• MATERIAL

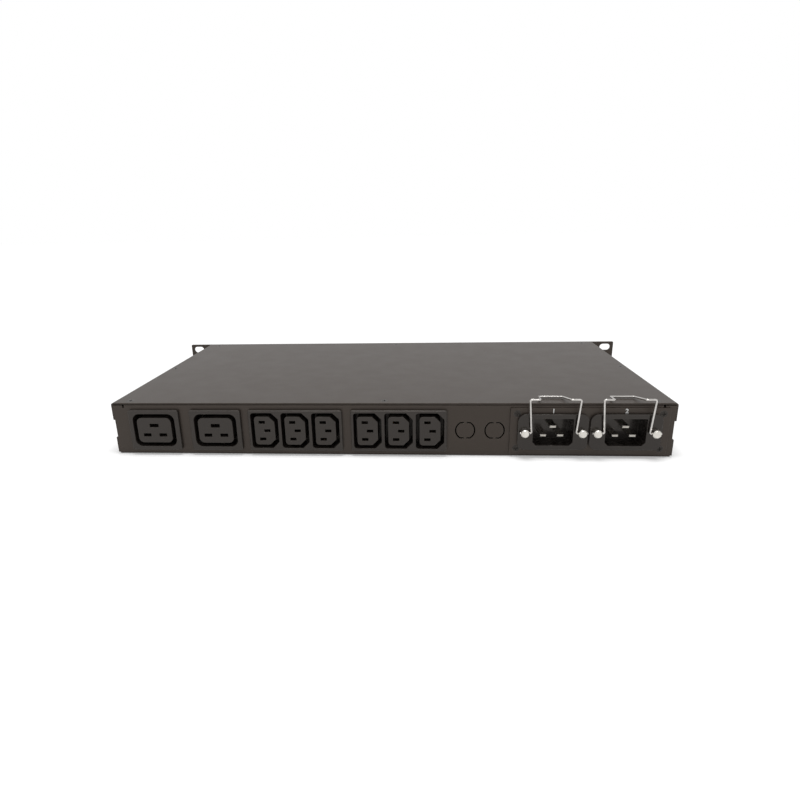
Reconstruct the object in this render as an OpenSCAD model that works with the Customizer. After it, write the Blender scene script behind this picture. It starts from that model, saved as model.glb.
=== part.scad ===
// Rack static transfer switch, one rack unit high.
// Two mains inlets with wire retaining bails and two outlet groups on the rear face,
// controls and rack ears on the front face, switching electronics inside.
// Frame: +X to the right seen from the rear, +Y from the rear face to the front panel,
// +Z up. The origin is the centre of the four rack slots on the back face of the ears.

/* [Rack unit] */
// Width across the rack ears
rack_width = 482.6; // [478:0.1:486]
// Height of the front panel and of the body
panel_height = 43.6; // [43:0.1:44.4]
// Width of the body between the rack posts
body_width = 438; // [430:1:446]
// Depth from the back face of the ears to the rear face
body_depth = 218; // [205:1:400]
// Thickness of the folded sheet
sheet = 1.2; // [1:0.1:1.5]
// Outside radius of the folds
fold_radius = 2; // [1.8:0.1:2.4]
// Thickness of the front panel
front_plate = 2; // [2:0.1:3]
// Distance from the end of an ear to the middle of its slots
slot_inset = 8.75; // [8:0.05:9.5]
// Distance between the slot rows of the ears
slot_pitch_z = 31.75; // [31:0.05:32.5]
// Length of a rack slot
slot_length = 11.5; // [10:0.1:12]
// Height of a rack slot
slot_height = 7.1; // [6.5:0.1:7.4]

/* [Cover and tray] */
// Width of the flanges folded inward at the top of the tray
flange_width = 12; // [11:0.5:16]
// Width left between the rear wall flange and each side
corner_relief = 9; // [8:0.5:12]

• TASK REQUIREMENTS
Copy out all lines from the material above that contain the string "with".

• SOLUTION TO THIS EXERCISE
Reconstruct the object in this render as an OpenSCAD model that works with the Customizer. After it, write the Blender scene script behind this picture. It starts from that model, saved as model.glb.
// Two mains inlets with wire retaining bails and two outlet groups on the rear face,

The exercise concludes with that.